▶ REQUIRED TASK: Take from the listing each line that has the string "label".

▶ STORED DATA:
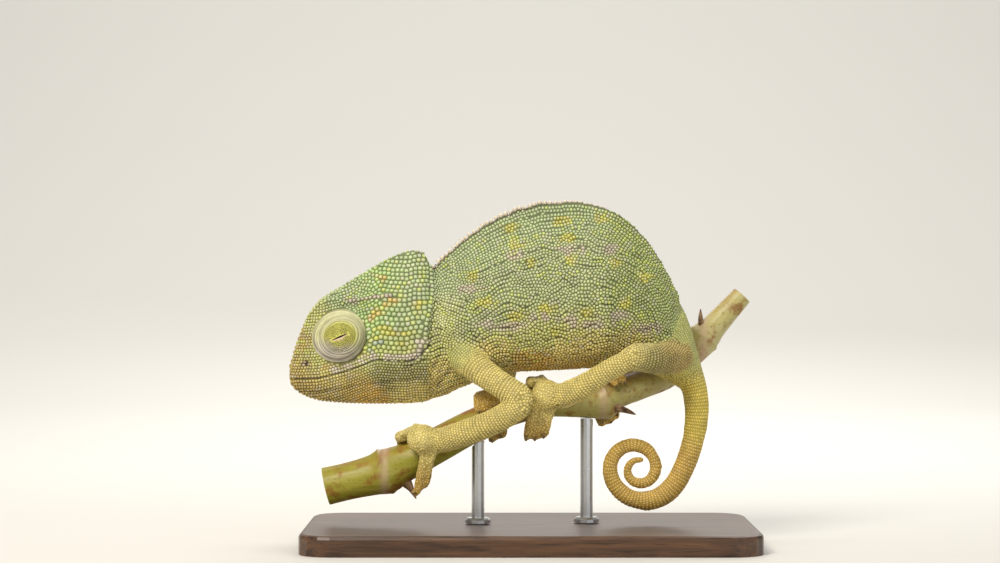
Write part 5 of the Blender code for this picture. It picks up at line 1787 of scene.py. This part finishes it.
# %% Leaf scars
SPURS = (  # root, tip and root radius, as in the stem's solid
    ((-33, -1, 17.5), (-28.4, -1.6, 11.4), 1.9),
    ((18.5, 1.6, 34.2), (26.4, -1.4, 32.4), 1.7),
    ((45, 14, 52), (43.6, 11.6, 58.6), 1.3),
)
SPUR_BEND = 0.5
SPUR_SIDES = 14
SPUR_RINGS = 16

dry_bark, tree, shader = new_material("dry_leaf_scale")
here = add(tree, "ShaderNodeTexCoord").outputs["Object"]
fibre_at = add(tree, "ShaderNodeMapping", {"Scale": (500.0, 1800.0, 700.0), "Vector": here})
fibre = add(tree, "ShaderNodeTexNoise", {"Scale": 1.0, "Detail": 5.0, "Vector": fibre_at})
bark_tones = add(tree, "ShaderNodeValToRGB", {"Fac": fibre}, stops=((0.32, "#4E3420"), (0.68, "#A98A66")))
ridges = add(tree, "ShaderNodeBump", {"Strength": 0.7, "Distance": 0.2 * MM, "Height": fibre})
feed(shader, {"Base Color": bark_tones, "Normal": ridges})
shader.inputs["Roughness"].default_value = 0.8


def cone_mesh(middles, sizes, sides, flat=1.0, twist=0.0):
    """A closed tapering tube through middle points; flat squeezes it and twist turns it on the way."""
    points = []
    for n, (middle, size) in enumerate(zip(middles, sizes)):
        near, far = middles[max(n - 1, 0)], middles[min(n + 1, len(middles) - 1)]
        ahead = (far - near).normalized()
        across = ahead.cross(Vector((0, 1, 0))).normalized()
        other = ahead.cross(across)
        spin = twist * n / (len(middles) - 1)
        for k in range(sides):
            turn = 2 * math.pi * k / sides
            u, v = size * math.cos(turn), size * flat * math.sin(turn)
            points.append(middle + across * (u * math.cos(spin) - v * math.sin(spin))
                          + other * (u * math.sin(spin) + v * math.cos(spin)))
    return points, end_caps(len(middles), sides) + ring_faces(len(middles), sides)


def joined_cones(name, cones, material):
    """One piece from several cones."""
    points, faces = [], []
    for some_points, some_faces in cones:
        faces += [tuple(i + len(points) for i in face) for face in some_faces]
        points += some_points
    mesh = new_mesh(name, points, faces)
    face_out(mesh)
    mesh.shade_smooth()
    mesh.set_sharp_from_angle(angle=SHARP_ANGLE)
    return new_piece(name, mesh, material)


cones = []
for root, tip, radius in SPURS:
    a, b = Vector(root), Vector(tip)
    bend = (b - a).cross(Vector((0, 1, 0))).normalized() * SPUR_BEND
    middles, sizes = [], []
    for n in range(SPUR_RINGS + 1):
        part = n / SPUR_RINGS
        middles.append(a.lerp(b, part) + bend * math.sin(math.pi * part))
        sizes.append(radius * (1 - part) ** 0.8 * (1 + 0.10 * math.sin(9 * part + a.x)) + 0.12)
    cones.append(cone_mesh(middles, sizes, SPUR_SIDES, 0.62, 0.8))
leaf_scars = joined_cones("leaf_scars", cones, dry_bark)

# %% [markdown]
# ## Claws
# Every toe ends in a short hooked claw of dense horn, dark brown at the tip and paler at its root. It is a
# small bent cone that starts inside the toe's end.

# %% Claws
CLAW_LENGTH = 1.8
CLAW_ROOT = 0.60
CLAW_TIP = 0.08
CLAW_START = 1.3  # how deep its root sits in the toe
CLAW_ARCH = 0.30
CLAW_HOOK = 0.80
CLAW_RINGS = 10
CLAW_SIDES = 12

horn, tree, shader = new_material("claw_horn")
here = add(tree, "ShaderNodeTexCoord").outputs["Object"]
banding = add(tree, "ShaderNodeTexNoise", {"Scale": 900.0, "Detail": 3.0, "Vector": here})
tip_share = add(tree, "ShaderNodeAttribute", attribute_name="tip").outputs["Fac"]
horn_tones = add(tree, "ShaderNodeValToRGB", {"Fac": tip_share}, stops=((0.0, "#A08552"), (1.0, "#3A2A1A")))
grooves = add(tree, "ShaderNodeBump", {"Strength": 0.3, "Distance": 0.05 * MM, "Height": banding})
feed(shader, {"Base Color": horn_tones, "Normal": grooves})
shader.inputs["Roughness"].default_value = 0.32
shader.inputs["IOR"].default_value = 1.54


cones = []
for claw in every_claw():
    middles, sizes = [], []
    for n in range(CLAW_RINGS + 1):
        part = n / CLAW_RINGS
        lift = CLAW_ARCH * math.sin(math.pi * part) - CLAW_HOOK * part ** 2
        middles.append(claw_point(claw, part * CLAW_LENGTH - CLAW_START, lift))
        sizes.append(CLAW_ROOT + (CLAW_TIP - CLAW_ROOT) * part ** 0.9)
    cones.append(cone_mesh(middles, sizes, CLAW_SIDES))
claws = joined_cones("claws", cones, horn)
tips = np.tile(np.repeat(np.linspace(0.0, 1.0, CLAW_RINGS + 1), CLAW_SIDES), len(cones))
store(claws.data, "tip", tips)
print(len(cones), "claws")

# %% [markdown]
# ## The stand
# The base is a block of dark oiled walnut with an eased edge, and the rods are brushed stainless steel. The
# frame's own solids have the right shapes here, so they stay and only get their finish.

# %% Stand materials
walnut, tree, shader = new_material("oiled_walnut")
here = add(tree, "ShaderNodeTexCoord").outputs["Object"]
grain_at = add(tree, "ShaderNodeMapping", {"Scale": (14.0, 180.0, 180.0), "Vector": here})
grain = add(tree, "ShaderNodeTexNoise", {"Scale": 3.0, "Detail": 6.0, "Roughness": 0.62, "Distortion": 0.6,
                                         "Vector": grain_at})
pore_at = add(tree, "ShaderNodeMapping", {"Scale": (120.0, 2200.0, 2200.0), "Vector": here})
pore = add(tree, "ShaderNodeTexNoise", {"Scale": 1.0, "Detail": 2.0, "Vector": pore_at})
walnut_tones = add(tree, "ShaderNodeValToRGB", {"Fac": grain}, stops=((0.30, "#2C1C12"), (0.72, "#6B4A30")))
pore_dark = add(tree, "ShaderNodeMapRange", span(pore, 0.34, 0.44, 0.55, 1.0))
walnut_colour = add(tree, "ShaderNodeVectorMath", {0: walnut_tones, "Scale": pore_dark}, operation="SCALE")
fine = add(tree, "ShaderNodeBump", {"Strength": 0.25, "Distance": 0.08 * MM, "Height": pore})
feed(shader, {"Base Color": walnut_colour, "Normal": fine})
shader.inputs["Roughness"].default_value = 0.38

steel, tree, shader = new_material("brushed_stainless_steel")
here = add(tree, "ShaderNodeTexCoord").outputs["Object"]
brush_at = add(tree, "ShaderNodeMapping", {"Scale": (300.0, 300.0, 9000.0), "Vector": here})
brush = add(tree, "ShaderNodeTexNoise", {"Scale": 1.0, "Detail": 2.0, "Vector": brush_at})
brushed = add(tree, "ShaderNodeMapRange", span(brush, 0.0, 1.0, 0.22, 0.38))
lines = add(tree, "ShaderNodeBump", {"Strength": 0.15, "Distance": 0.02 * MM, "Height": brush})
feed(shader, {"Roughness": brushed, "Normal": lines})
shader.inputs["Base Color"].default_value = linear("#C3C5C6")
shader.inputs["Metallic"].default_value = 1.0
for name, finish in (("stand_base", walnut), ("stand_rod_front", steel), ("stand_rod_rear", steel)):
    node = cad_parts[name]
    if not node.data.materials:
        node.data.materials.append(finish)
    for slot in node.material_slots:
        slot.material = finish

# %% [markdown]
# ## Hand over
# Every piece rides on the still model's one body. The skin stands for the flesh, the turrets,
# eyeballs and stem for their own solids.

# %% Ride, replace and finish
for piece, slot in ([(skin, "body_skin"), (claws, "limb_skin"), (stem, "stem"), (leaf_scars, "stem")]
                    + [(coat, "body_skin") for coat in coats] + [(turret, "body_skin") for turret in turrets]
                    + [(eyeball, "eye") for eyeball in eyeballs]):
    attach(piece, "root")
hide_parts(*[name for name in FLESH if not name.startswith("eye_")])
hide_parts("perch")
for turret, eyeball, label in zip(turrets, eyeballs, ("left", "right")):
    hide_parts("eye_turret_" + label)
    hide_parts("eyeball_" + label)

▶ RESULT FOR THIS EXERCISE:
for turret, eyeball, label in zip(turrets, eyeballs, ("left", "right")):
    hide_parts("eye_turret_" + label)
    hide_parts("eyeball_" + label)